# Will My Rockhopper Accept a Commuter Rack?



## Johnny Drama (May 2, 2007)

not the seatpost kind but the one braced off the rear of the frame?

i just bought the rockhopper new...


----------



## JonathanGennick (Sep 15, 2006)

Yes, I've just looked at my son's 2008 Rockhopper, and it should easily be able to take a rack.

Look behind and under your seat, near the seatstay brace on your frame. You'll see two, silver screws, one on either stay. Your rear rack will come with braces that mount to those screws. 

Also look down near the rear axle, near the quick release. You should see two screw holes that are plugged with tiny, rubber plugs. The plugs are maybe 3/16s in diameter. You should have one on either side. The bottom legs of your rack will mount to those holes. The correct screws will either come with your rack, or you can easily buy them.

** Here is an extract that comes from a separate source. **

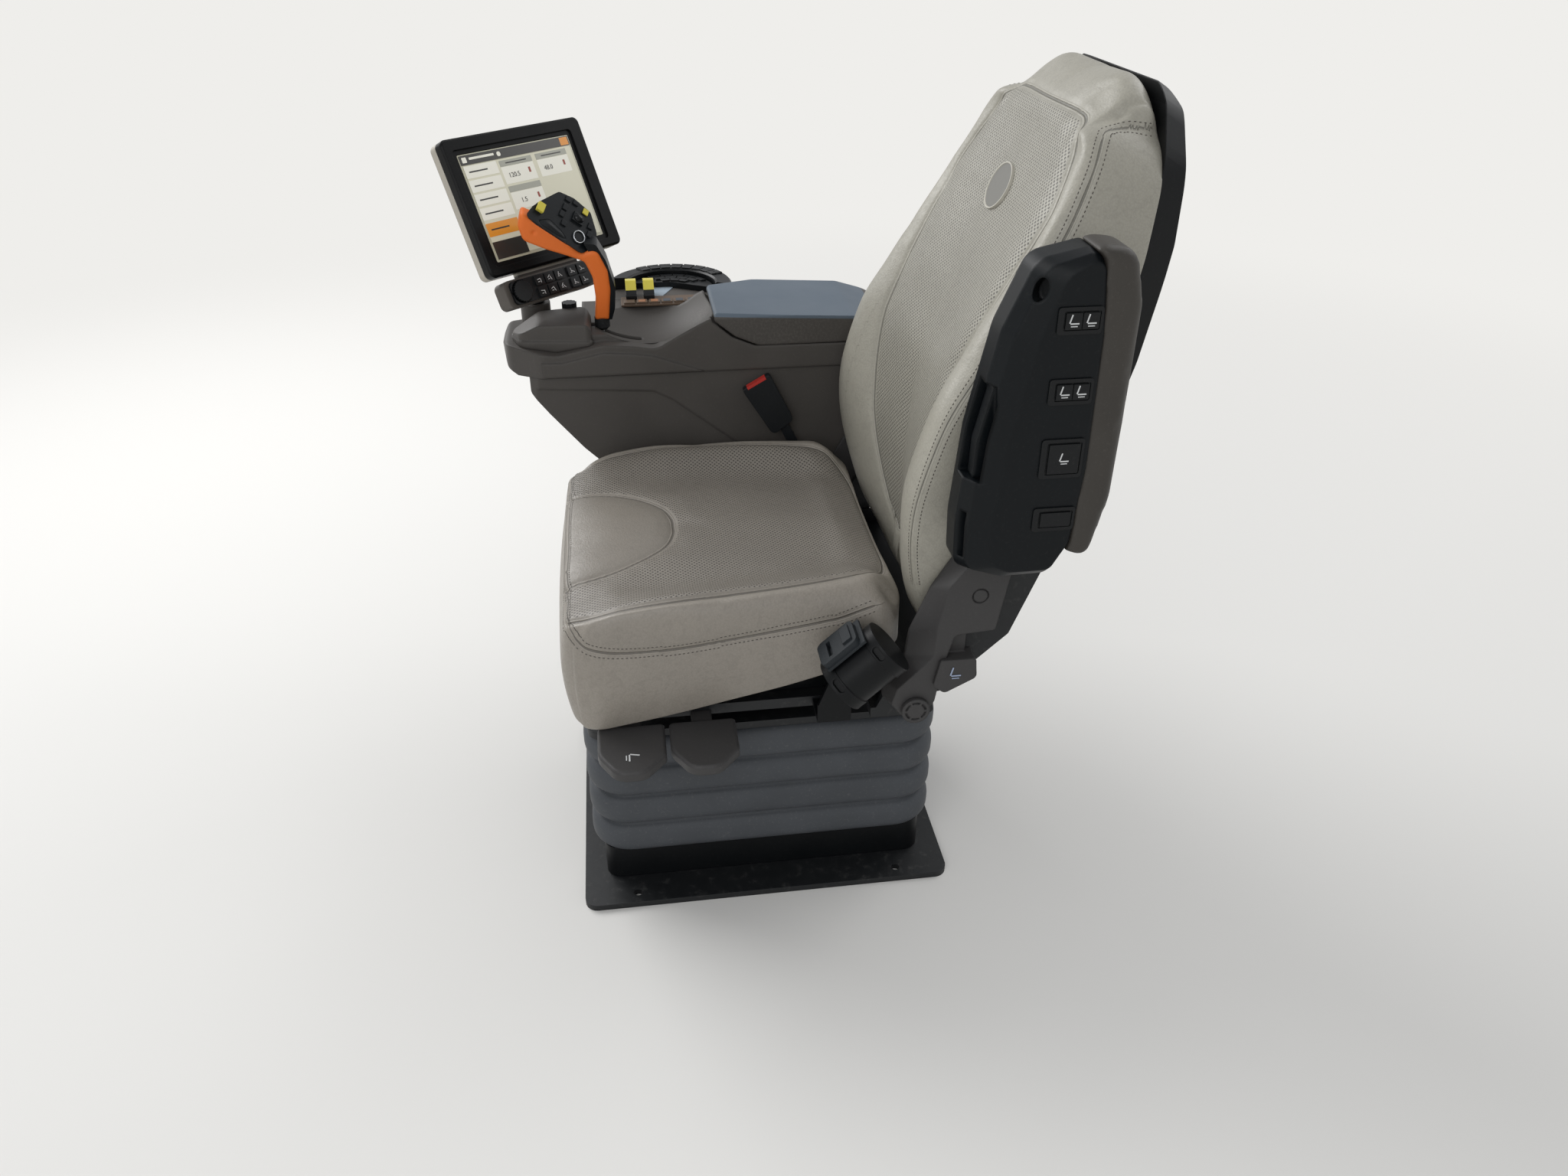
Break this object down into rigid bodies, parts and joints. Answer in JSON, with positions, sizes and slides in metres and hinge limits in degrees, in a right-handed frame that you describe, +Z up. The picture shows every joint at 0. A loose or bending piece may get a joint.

FWIW, I just mounted fenders to a Rockhopper frame. The mounting screws for the rear fender fit those holes near the rear axle perfectly. It should be the same with a rack.


----------



## TurboasT4 (Oct 2, 2004)

My '05 Rockhopper has mounts for a rack.


----------



## Johnny Drama (May 2, 2007)

so now the question is which topeak rack do i get?

sorry newb at commuting


----------



## PscyclePath (Aug 29, 2007)

I saw this note, a little light bulb went off over my noggin, and my '06 Rockhopper now sports a Delta rear rack. Indeed, it does work, and greatly increases the utility of the bike.


----------



## chrisrennau (May 21, 2008)

I have the topeak os tubular explorer rack with the ulock mount on it and it is awsome. It holds about 55 -60 lbs and feels as sturdy as the bike itself. Any mtx compatible topeak rack will be good. The bags are expensive but once you use them you will never want to use anything else.


----------



## wiretapstudios (Jun 16, 2008)

My 07 has screws for a rack in case anyone else was wondering as well.


----------



## TrekJeff (Oct 12, 2006)

Adding a rack will also give you more options of mounting fenders. I first mounted a pair of my wooden ones on mine using regular stainless fender stays. It worked great, but then I saw how I could eliminate the stays by moding some aluminum and attaching it the rear of the rack, much cleaner.


----------



## joka (Aug 24, 2008)

i just bought a 08 rockhopper comp 29er and was wondering the same question... there is no mounts for a rack on my bike....


----------



## Stevirey (Jul 16, 2005)

*rack vs. backpack*

Have you considered using a backpack.I would like to know what the difference between the the weight on you vs. the weight on the bike.The physics.Long time ago I had a rack.I got tired of taking it off every weekend.I tried a backpack and have been using one for the last 10 years of commuting.I pack anywhere from 10 to 15 lbs, all the time.I don't like 10 or 15 lbs.swinging around on the back of my bike.Look at it like this.OK.You are maybe 15 lbs over weight.Your bike weighs a respectable 25 lbs.You get around just fine.You lose the extra pounds and start riding a 40 lb. bike.I'm thinking the weight on you isn't as bad as the weight on the bike.Just a thought.


----------



## joka (Aug 24, 2008)

i personally am not interested in backpack as i am big dude and i do sweat like skewered pig on the roaster when i commute....plus i would like the ability to carry other things like rain gear and such to have on call when needed... plus i would like to take my laptop home with me cause i have been leaving on my desk as of late since i started riding to work

any picks of rack on rockhopper 29er?


----------



## ophale (Jun 2, 2008)

*Rockhopper 29 bike rack*

Because there are no bike rack mounting hardware on the Rockhopper 29 I decided to go with the Topeak seat post rack. It has worked well so far (2 months) as a commuter rack. I also have used it off road and I'm not convinced that it would be viable long term when packed at the 15 lbs weight limit. So... I'm using it as a commute rack to carry my lunch, dress shirt, rain jacket and emergency bike supplies. Probably use a backpack if I'm intending to be off road on a trail at any great lengths.


----------



## TrekJeff (Oct 12, 2006)

If you want to go with a more traditional rack and don't have the braze on's down on the triangle, you can go with rubber coated steel pipe clamps


----------



## chrisrennau (May 21, 2008)

I have the topeak explorer tube rack with the U-lock mount underneath. Its a solid rack holds up to about 60 lbs easily. My neighbor has a rockhopper and he looked at mine then when out and bought one. The first one he bought he had to return because the rack did not fit aroung the disc brakes. He had to end up ordering a topeak online. If you stick with topeak and have disc brakes make sure you order the right one. regular racks will not mount on bikes with disc brakes.


----------